Mas me vejo com a necessidade de questionar quem morreu naquele dia, Kimitake Hiraoka ou Yukio Mishima? Em nome de quê? Num debate com alunos marxistas da Universidade de Tóquio, o escritor afirmou que concorda com eles em tudo menos um ponto: a importância do imperador. É verdade, Mishima morreu como um símbolo ultranacionalista japonês e um ícone estético do “samurai” para a nova direita mundial, o mesmo autor que teve como primeiro livro de sucesso um retrato quase voyeurístico de sua experiência com a homossexualidade e todas as minúcias de como apaixonou-se pelo corpo masculino desde a mais tenra idade. Esse que tecia suas palavras com a tamanha delicadeza que permitiu um então garoto de 15 anos se apaixonar irracionalmente por uma história que custava a compreender; os sentimentos transbordam da tinta de Mishima, que fez de sua própria vida uma (última) peça, que ansiou “trocar sua vida por uma linha de poesia escrita num derramar de sangue”. Até hoje guardo as imagens engendradas por suas palavras e a emoção que as acompanharam na memória.

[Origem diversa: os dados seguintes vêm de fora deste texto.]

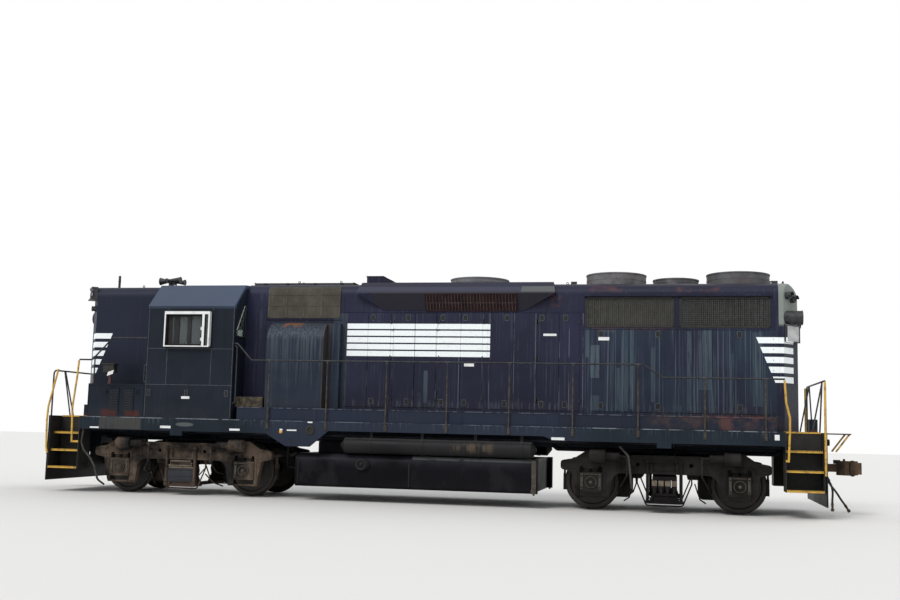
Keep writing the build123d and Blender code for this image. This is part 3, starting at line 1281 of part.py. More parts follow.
def make_wheelset(cx):
    """Two flanged wheels on their axle, turned as one outline about the axle line."""
    back = wheel_back_y
    face = back + rim_w
    web = back + 0.55 * rim_w
    outline = [(0, 0), (0, axle_r), (back - 40, axle_r), (back - 40, wheel_hub_r), (back + 20, wheel_hub_r),
               (web - web_t, wheel_hub_r + 30), (web - web_t / 2, wheel_r - rim_t - 20), (back, wheel_r - rim_t),
               (back, flange_r), (back + flange_w - 6, flange_r), (back + flange_w + 8, wheel_r + 2),
               (face, wheel_r - 4), (face, wheel_r - rim_t), (web + web_t / 2, wheel_r - rim_t - 20),
               (web + web_t / 2, wheel_hub_r + 30), (face + 15, wheel_hub_r), (face + 15, journal_r + 30),
               (journal_box_y[0] - 20, journal_r + 30), (journal_box_y[0] - 20, journal_r),
               (journal_end_y, journal_r), (journal_end_y, 0)]
    points = [(y, r) for y, r in outline] + [(-y, r) for y, r in reversed(outline[1:])]
    wire = Polyline([(0, y, r) for y, r in points[1:]], close=True)
    solid = revolve(make_face(wire), Axis.Y, 360)
    return Pos(cx, 0, rail_z + wheel_r) * solid


def make_hose(route):
    """Air hose along its route; returns the tube and prints its length and bend radii."""
    points = [Vector(*p) for p in route]
    runs = [(b - a).length for a, b in zip(points, points[1:])]
    radii = []
    for i in range(1, len(points) - 1):
        turn = (points[i] - points[i - 1]).get_angle(points[i + 1] - points[i])
        radii.append(0.45 * min(runs[i - 1], runs[i]) / math.tan(math.radians(turn) / 2))
    path = FilletPolyline(*points, radius=radii)
    tube = sweep(Plane(origin=path @ 0, z_dir=path % 0) * Circle(hose_r), path=path)
    ratio = tube.volume / (math.pi * hose_r ** 2 * path.length)
    print("hose length", round(path.length, 1), "volume ratio", round(ratio, 4), "radii", [round(r) for r in radii])
    return tube


def make_hose_couplings():
    """Coupling at the free end of each hose."""
    shapes = []
    for route in (hose_1_route, hose_2_route):
        a, b = Vector(*route[-2]), Vector(*route[-1])
        d = (b - a).normalized()
        tip = b + d * coupling_length
        shapes.append(rod(tuple(b), tuple(tip), coupling_r))
    return shapes


def build():
    parts["underframe"] = make_underframe()
    parts["end_plates"] = make_end_plates()
    parts["stepwells"] = make_stepwells()
    parts["fuel_tank"] = make_fuel_tank()
    parts["air_reservoirs"] = make_air_reservoirs()
    parts["air_duct"] = make_air_duct()
    parts["short_hood"] = make_short_hood()
    parts["battery_boxes"] = make_battery_boxes()
    parts["cab_sides"] = make_cab_sides()
    parts["cab_ends"] = make_cab_ends()
    parts["cab_roof"] = make_cab_roof()
    parts["cab_floor"] = make_cab_floor()
    parts["cab_window_frames"] = make_window_frames()
    parts["cab_glass"] = make_cab_glass()
    parts["cab_fittings"] = make_cab_fittings()
    for name, (end, side) in zip(("rear", "front"), cab_door_sides):
        parts[f"cab_door_{name}"] = make_cab_door(end, side)
    parts["long_hood"] = make_long_hood()
    number = 1
    for side in (-1, 1):
        for leaf in (0, 1):
            parts[f"hood_door_{number}"] = make_hood_door(1, leaf, side)
            number += 1
    parts["blower_housing"] = make_blower()
    parts["brake_blisters"] = make_blisters()
    parts["side_grilles"] = make_side_grilles()
    parts["fan_shrouds"] = make_fan_shrouds()
    for name, fx, dia, _ in fan_table:
        parts[name] = make_fan(fx, dia)
    parts["exhaust_stack"] = make_exhaust_stack()
    parts["roof_fittings"] = make_roof_fittings()
    parts["handrails"] = make_handrails()
    parts["corner_grabs"] = make_corner_grabs()
    parts["end_rails"] = make_end_rails()
    parts["end_lamps"] = make_end_lamps()
    parts["lamp_lenses"] = make_lamp_lenses()
    parts["engine"] = make_engine()
    for name, turn in (("front", 0), ("rear", 180)):
        parts[f"coupler_{name}"] = Rot(Z=turn) * make_coupler()
        parts[f"knuckle_{name}"] = Rot(Z=turn) * make_knuckle()
        parts[f"drop_step_{name}"] = Rot(Z=turn) * make_drop_step()
    for name, cx in (("front", truck_x), ("rear", -truck_x)):
        parts[f"truck_frame_{name}"] = in_truck(make_truck_frame(), cx)
        parts[f"truck_bolster_{name}"] = in_truck(make_truck_bolster(), cx)
        parts[f"journal_boxes_{name}"] = [in_truck(s, cx) for s in make_journal_boxes()]
        parts[f"traction_motors_{name}"] = [in_truck(s, cx) for s in make_traction_motors()]
    axle_places = (truck_x + truck_base / 2, truck_x - truck_base / 2,
                   -truck_x + truck_base / 2, -truck_x - truck_base / 2)
    for i, cx in enumerate(axle_places, 1):
        parts[f"wheelset_{i}"] = make_wheelset(cx)
    parts["brake_hose_1"] = make_hose(hose_1_route)
    parts["brake_hose_2"] = make_hose(hose_2_route)
    parts["hose_couplings"] = make_hose_couplings()


def write_parts():
    """One STEP file for each named piece."""
    os.makedirs("parts", exist_ok=True)
    for name, shape in parts.items():
        shapes = shape if isinstance(shape, list) else [shape]
        solids = [solid for item in shapes for solid in item.solids()]
        export_step(Compound(children=solids), f"parts/{name}.step")


build()
write_parts()
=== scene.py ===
import math

import bmesh
import bpy
from mathutils import Matrix, Vector


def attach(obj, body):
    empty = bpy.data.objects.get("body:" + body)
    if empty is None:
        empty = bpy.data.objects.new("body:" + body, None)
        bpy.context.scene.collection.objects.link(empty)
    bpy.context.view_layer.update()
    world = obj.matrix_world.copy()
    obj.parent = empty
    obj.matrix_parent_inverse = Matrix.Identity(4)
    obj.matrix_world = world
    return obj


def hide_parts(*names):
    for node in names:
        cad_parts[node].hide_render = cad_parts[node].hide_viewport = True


# A four-axle diesel locomotive dressed over its CAD frame. Metres, X to the front (long-hood end),
# Y to the left, Z up, with the rail top at RAIL. Heights below are given above the rail and go
# through up().

RAIL = 0.028
SIDES = (-1, 1)
HANDS = ((-1, "right"), (1, "left"))
ENDS = (-1, 1)

# Hood, cab and frame sizes that the fittings sit on
HOOD_Y = 0.915
PANEL_Y = 0.929
SIDE_Y = 1.53
DECK = 1.535
HOOD_FRONT = 7.38
NOSE_X = (-7.44, -5.62)
CAB_X = (-5.62, -3.71)
END_X = 7.77
DUCT_Y = 1.492
HOOD_TOP = 4.37
NOSE_TOP = 4.33
EAVE_R = 0.23
TRUCK_X = 4.877
AXLE = 1.3715
AXLE_Z = 0.508

bpy.context.scene.view_settings.view_transform = "Standard"
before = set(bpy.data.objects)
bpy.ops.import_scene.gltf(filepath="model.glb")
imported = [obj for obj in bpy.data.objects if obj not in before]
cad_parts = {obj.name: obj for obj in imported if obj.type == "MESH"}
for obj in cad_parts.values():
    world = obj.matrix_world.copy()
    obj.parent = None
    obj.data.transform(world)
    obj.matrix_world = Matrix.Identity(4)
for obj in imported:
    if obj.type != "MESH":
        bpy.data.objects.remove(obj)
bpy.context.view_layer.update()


def up(z):
    """A height above the rail as a height in the frame."""
    return z + RAIL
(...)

Penso que em determinado momento de sua vida, Hiraoka lentamente amalgamou-se a essa sua persona tão cobiçosa, mas isso não faz de seu caso uma exclusividade da psicanálise, ou da literatura. Eu argumentaria que o Japão pós-guerra pode ser compreendido de forma muito mais profunda (emocionante talvez?) quando olhamos para a produção artística da época, na verdade afirmo que isso é aplicável a qualquer nação. Todos os dias nos perdemos no subproduto burocrático e viciante da política, das relações internacionais, da academia, do corporativo... Nós e até mesmo os considerados gênios como Mishima são vítimas disso. Então, sua morte realmente foi tão grandiosa como a direita diz? Discursou para um bando de soldados desinteressados em sua verborragia nacionalista, sonhou em morrer jovem na guerra, mas fingiu estar doente para fugir do alistamento, e em seguida viveu sua fantasia através de seus personagens jovens, belos, intransigentes e com finais trágicos. Não acho tão diferente da substância do imaginário direitista atual, mas isso deixo aos psicanalistas. Feliz 100 anos!